そんな時に驚くべき著名な女性と出会い、警備員の目をくぐり抜けて理想とする黄金を独り占めしようとします。

賞状やトロフィーを手に入れた後、果たして主人公はメジャーデビューを果たすことができるのでしょうか。

決して同意ではないその2つのものについて。

しかし、芸術家が追い求める夢としては端となく近いということについて、書き表しているように思いました。

「チェリスト」/『夜想曲集』

チェリストとして駆け出したばかりの主人公は、自分の小さな演奏会に来てくれたある女性音楽家と知り合います。

彼女は主人公の音楽、そして主人公の恩師の音楽に随分と辛口の評価を下すのです。

自分の恩師が名だたる人物であることをわかっていて、師の名前を出せばたちまち称賛の視線を浴びることに慣れてしまっている。

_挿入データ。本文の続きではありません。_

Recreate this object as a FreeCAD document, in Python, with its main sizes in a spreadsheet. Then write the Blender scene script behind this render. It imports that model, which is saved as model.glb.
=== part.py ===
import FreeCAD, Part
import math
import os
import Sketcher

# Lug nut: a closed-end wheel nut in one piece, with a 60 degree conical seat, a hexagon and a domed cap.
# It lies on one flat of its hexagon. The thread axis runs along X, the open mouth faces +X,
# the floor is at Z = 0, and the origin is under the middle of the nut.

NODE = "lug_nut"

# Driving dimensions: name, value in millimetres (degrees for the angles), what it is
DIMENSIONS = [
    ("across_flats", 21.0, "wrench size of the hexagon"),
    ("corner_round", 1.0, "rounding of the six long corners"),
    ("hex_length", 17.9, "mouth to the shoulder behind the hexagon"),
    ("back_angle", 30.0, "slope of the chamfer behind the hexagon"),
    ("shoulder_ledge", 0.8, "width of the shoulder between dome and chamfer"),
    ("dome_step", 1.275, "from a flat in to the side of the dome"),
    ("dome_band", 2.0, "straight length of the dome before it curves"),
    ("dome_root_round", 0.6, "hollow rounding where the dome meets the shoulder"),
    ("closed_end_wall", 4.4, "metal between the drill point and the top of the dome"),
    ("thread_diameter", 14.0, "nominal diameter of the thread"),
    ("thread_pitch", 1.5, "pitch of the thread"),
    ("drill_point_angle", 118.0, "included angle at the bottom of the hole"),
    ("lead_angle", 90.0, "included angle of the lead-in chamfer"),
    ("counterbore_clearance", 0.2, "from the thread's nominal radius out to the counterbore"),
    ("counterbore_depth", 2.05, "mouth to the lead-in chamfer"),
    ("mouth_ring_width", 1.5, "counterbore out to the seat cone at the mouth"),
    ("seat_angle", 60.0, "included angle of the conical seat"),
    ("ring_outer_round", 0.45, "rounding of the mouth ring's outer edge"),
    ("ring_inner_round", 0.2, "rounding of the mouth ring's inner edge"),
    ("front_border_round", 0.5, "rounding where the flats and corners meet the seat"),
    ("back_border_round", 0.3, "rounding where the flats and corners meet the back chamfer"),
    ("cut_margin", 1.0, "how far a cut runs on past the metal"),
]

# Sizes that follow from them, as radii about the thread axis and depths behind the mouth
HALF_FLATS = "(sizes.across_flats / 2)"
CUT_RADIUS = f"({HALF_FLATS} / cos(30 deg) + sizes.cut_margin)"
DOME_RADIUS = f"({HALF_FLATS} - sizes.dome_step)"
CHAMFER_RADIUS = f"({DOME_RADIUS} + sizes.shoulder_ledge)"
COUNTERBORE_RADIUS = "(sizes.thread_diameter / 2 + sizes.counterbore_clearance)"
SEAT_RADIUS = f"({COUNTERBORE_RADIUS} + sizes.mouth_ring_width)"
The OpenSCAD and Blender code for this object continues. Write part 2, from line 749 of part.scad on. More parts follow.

そんな主人公はこの女性との出会いによって、そんな自分に気づかされ、さらに彼女との会話を何度も反芻することにより「自分にとっての音楽は何か」を深めている様子を感じさせました。

『夜想曲集』5作の共通項

『夜想曲集』に収録された5作の短編すべてに共通するポイントとして、2点あげることができるのではないでしょうか。

この2つのモチーフは、それぞれの短編を読み解く上で慎重に解釈したいポイントです。

カフェ描写

まずはカフェ描写です。

この短編集には「カフェ」という単語が圧倒的に登場します。

そして、登場人物たちは紅茶やお酒よりも「コーヒー」を飲んでいます。

舞台が明記されないことも多いのですが、ヨーロッパ諸国もしくはイギリスかと感じさせるものが多かったです。

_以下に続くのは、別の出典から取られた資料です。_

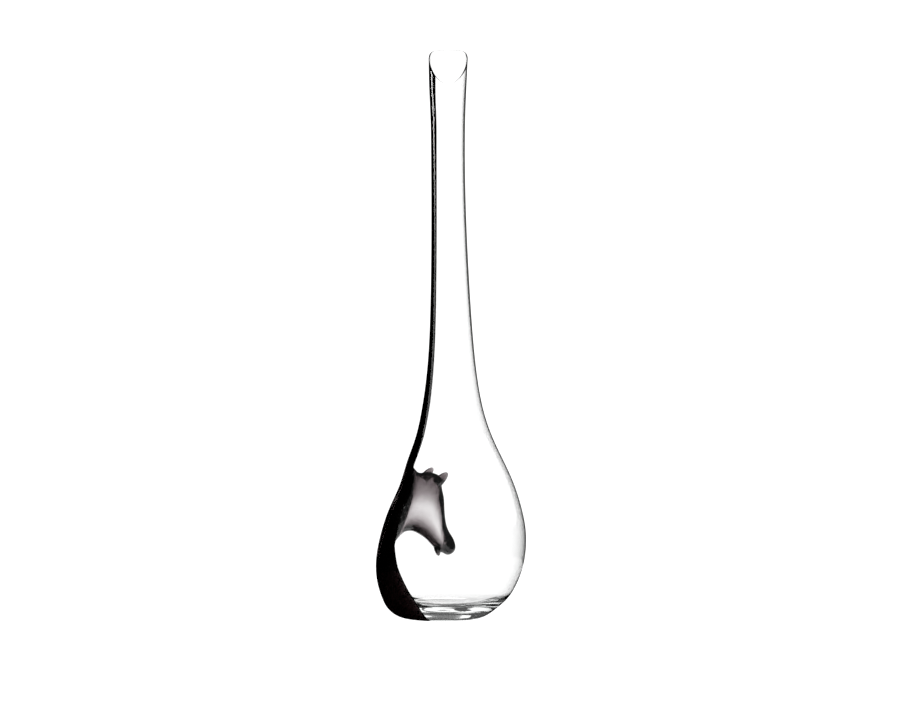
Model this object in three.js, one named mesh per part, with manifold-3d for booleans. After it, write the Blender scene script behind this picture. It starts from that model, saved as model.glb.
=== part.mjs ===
// Wine decanter: a mouth-blown clear body with a long neck and a cut mouth, a black glass
// stripe down its left side and under its base, and a hollow black glass horse's head drawn
// into the bulb from the left wall. Millimetres, +Z up, the front faces -Y.
import * as THREE from 'three';
import { mergeVertices } from 'three/addons/utils/BufferGeometryUtils.js';
import Module from 'manifold-3d';

const wasm = await Module();
wasm.setup();

// ---- Driving dimensions ----------------------------------------------------------------

const HEIGHT = 600;
const MOUTH_DROP = 36; // the front of the mouth is cut this far below its back
const CUT_START = 520; // above this height the rings tilt towards the cut mouth
const GAP = 0.3; // clearance between neighbouring pieces
const SEGMENTS = 36; // facets round the body

// The blown body from the mouth down to the foot: [height, centre x, radius].
// The bulb isn't round about one axis, so its centre drifts from side to side.
const BODY = [
  [600, -3.0, 20.6],
  [566, -3.4, 19.6],
  [530, -3.3, 18.3],
  [480, -3.1, 17.8],
  [420, -2.3, 18.4],
  [350, -0.9, 20.4],
  [290, 0.3, 23.5],
  [250, 0.9, 27.5],
  [218, 1.7, 33.1],
  [190, 3.3, 41.2],
  [165, 4.8, 51.5],
  [141, 6.3, 60.6],
  [116, 4.7, 70.0],
  [94, 3.0, 75.9],
  [72, 0.5, 78.5],
  [52, -2.1, 77.4],
  [34, -4.4, 72.6],
  [21, -6.5, 66.2],
  [11.5, -9.2, 58.6],
  [4.6, -10.1, 50.2],
  [1, -10, 42],
  [0, -10, 33],
];
const FOOT_CENTRE_X = -10;
const FOOT_INNER_RADIUS = 26;
const PUNT_DEPTH = 1.8; // the hollow inside the foot ring
const JOIN_HEIGHT = 186; // the body is two nodes, neck and bulb, parted at this height

// Wall thickness down the body: [height, thickness]
const WALL = [
  [600, 1.9],
  [520, 2.4],
  [300, 2.4],
  [186, 1.9],
  [72, 1.6],
  [52, 1.8],
  [34, 2.4],
  [21, 4.0],
];
// The inside floor, a shallow dish over the thick base: [height, radius]
const FLOOR = [
  [17.5, 52],
  [15.8, 42],
  [15.2, 22],
];
const FLOOR_CENTRE_X = -7.5;
const FLOOR_HEIGHT = 15;

// The black stripe: [height, angle of its middle, half its angle], in degrees from the left
// (-X) towards the front (-Y). It runs on under the foot, into the punt.
const STRIPE = [
  [600, 24, 26],
  [520, 22.3, 26.4],
  [370, 18.8, 26.2],
  [230, 13.6, 27.6],
  [188, 10.4, 26.4],
  [163, 9, 21],
  [120, 9, 26],
  [81, 9, 30],
  [59, 9, 37],
  [34, 9, 48],
  [21, 9, 55],
  [0, 9, 66],
];
const STRIPE_DEPTH = 0.8;
const GROOVE_OVERCUT = 1; // the groove is cut from this far outside the surface
const STRIPE_COLUMNS = 14;
const CREST_HEIGHT = 165; // the neck stripe stops here and the chest stripe goes on

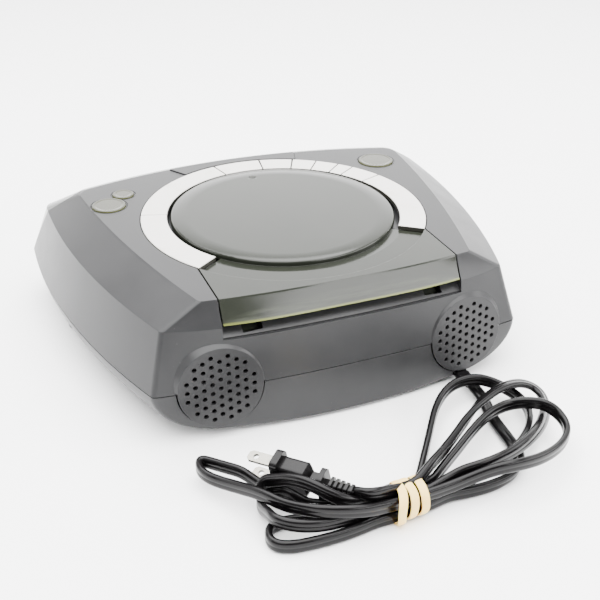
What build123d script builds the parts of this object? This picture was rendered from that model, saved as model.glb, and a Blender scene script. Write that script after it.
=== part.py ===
from build123d import *
import os
from math import atan2, cos, degrees, pi, radians, sin, sqrt

# A table-top clock radio with a top-loading disc player.
# Every piece is drawn about the disc axis, with z = 0 on the flat top deck, +Y to the rear
# and +X to the user's right, and is moved to the table frame when it is written.

# ---------------------------------------------------------------- case
deck_height = 79.0          # table to the flat deck
foot_height = 2.5           # rubber feet under the case
wall = 2.4                  # moulded wall of both shells
shoulder_drop = 13.5        # deck to the shoulder line
seam_drop = 47.5            # deck to the parting line of the shells
seam_gap = 0.6              # shadow line between the shells
front_strip_drop = 0.8       # fall of the lens strip in front of the deck
front_strip_width = 4.0

deck_rear_half = 81.8       # half widths and depths of the deck, about the disc axis
deck_rear_corner = 89.0
deck_rear_side = 90.2        # depth where the lid's sides cross each line
deck_rear_middle = 93.5
deck_front_half = 115.0
deck_front_corner = -77.0
deck_front_middle = -97.0
deck_front_arc = 332.0
deck_side_bow = 4.8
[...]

そのために私は紅茶やお酒よりも「コーヒー」の登場が多かったことに意図を感じます。

『夜想曲集』というタイトルの通りに、暗くどっしりとした限られた時間の中での出来事を書きたかったのではないかと思っています。

暗いものは、例えば「夜」や「コーヒー」です。

どっしりとしたものは、金持ちたちの「夜遊び」や、コーヒーの「マグカップ」。

そして限られた時間とは「その一夜限り」の出来事や思い出、さらに限定して「1杯のコーヒーをともに飲んでいる時間」ではないでしょうか。

音楽について

2点目ががこちら。登場人物たちの音楽への並ならぬ関心の高さです。

『夜想曲集』の登場人物たちは、プロの音楽家として活躍している、もしくは並外れた音楽への造詣の持ち主たちです。

実際に他者と音楽についての話をしているシーンもとても多く登場します。

彼らの音楽論はそのまま「人生論」になっているかのような口ぶりたち。

登場人物たちの人生が表れているような会話に、気を抜くことができません。

彼らの音楽への考えは、登場人物たちを読み解く大きな鍵となるでしょう。